Я не сомневаюсь, что вышесказанное — правда. Конечно, у меня не было возможности спросить Сталина, было ли это именно так. Но у меня не имелось никаких поводов и не верить этому, потому что я видел Сталина как раз перед началом войны. А тут, собственно говоря, лишь продолжение. Он находился в состоянии шока…
Хочу пояснить. Когда Хрущёв в самом конце упоминает о своих встречах со Сталиным накануне войны, он имеет в виду чуть более ранний эпизод своих мемуаров, повествующий о том, что сам он перед войной уехал из Москвы в Киев позже, чем ему этого хотелось. А получилось так из-за того, что его долго не отпускал из Москвы Сталин. Не отпускал же он его, так как БОЯЛСЯ накануне войны остаться в Кремле один. Без Хрущёва. Ну как так? Он в Москве, а Хрущёв в Киеве. Ведь страшно же.
Почитайте об этом у Хрущёва сами. Уверяю, получите массу удовольствия.
Но это замечание по ходу, так сказать.
По существу же мы с вами видим вот что.
Хрущёв признаёт, что сам он свидетелем этих событий не был (удивительно было бы, если бы он утверждал обратное, поскольку известно, что самого его начало войны застало на Украине). Но, как утверждает он, безоговорочно верит рассказанному. Поскольку видел, как боялся Сталин надвигающейся войны. Боялся настолько, кто никак не мог решиться отпустить от себя храбреца Хрущёва. Единственного, надо полагать, кто мог его уберечь тогда от парализующего страха перед Гитлером.

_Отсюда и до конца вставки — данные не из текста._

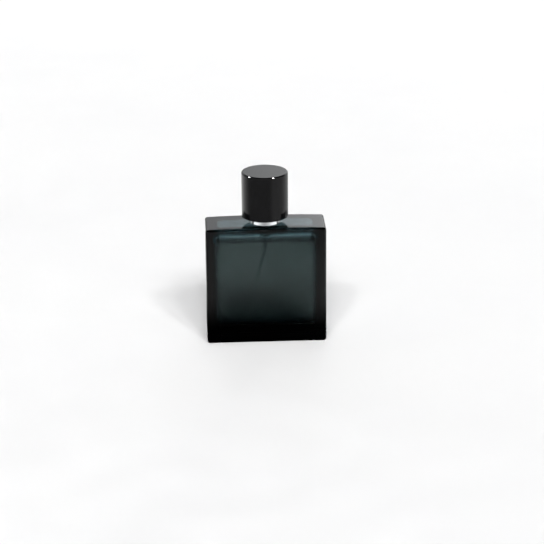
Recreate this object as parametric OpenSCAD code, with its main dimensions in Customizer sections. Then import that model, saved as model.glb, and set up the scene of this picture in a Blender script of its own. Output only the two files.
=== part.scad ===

Итак. Получается, что история эта предъявлена миру вовсе не очевидцем.
Это пересказ.
И пересказ примечательнейшего автора.
Обратим внимание на то, что рассказал эту историю Хрущёву не кто иной, а именно Берия.
Причём, заметим, о том, что, когда началась война, Сталин был в Кремле, Хрущёву, по его собственным словам, рассказали двое. Маленков и Берия.
А вот о том, как Сталин перепугался, рассказал ему почему-то уже только один из них.
Берия.
Без участия Маленкова.
Теперь, внимание. Очень важный вопрос.
А почему Хрущёв не упоминает о том, что то же самое рассказали ему другие близкие тогда Сталину люди? Те самые люди, которые действительно видели Сталина в начале войны. Например, Молотов. Каганович. Ворошилов. Тот же Маленков. Или Микоян, такой же как и сам Хрущев беззаветный борец со сталинизмом? Уж этот бы не смолчал, надо думать.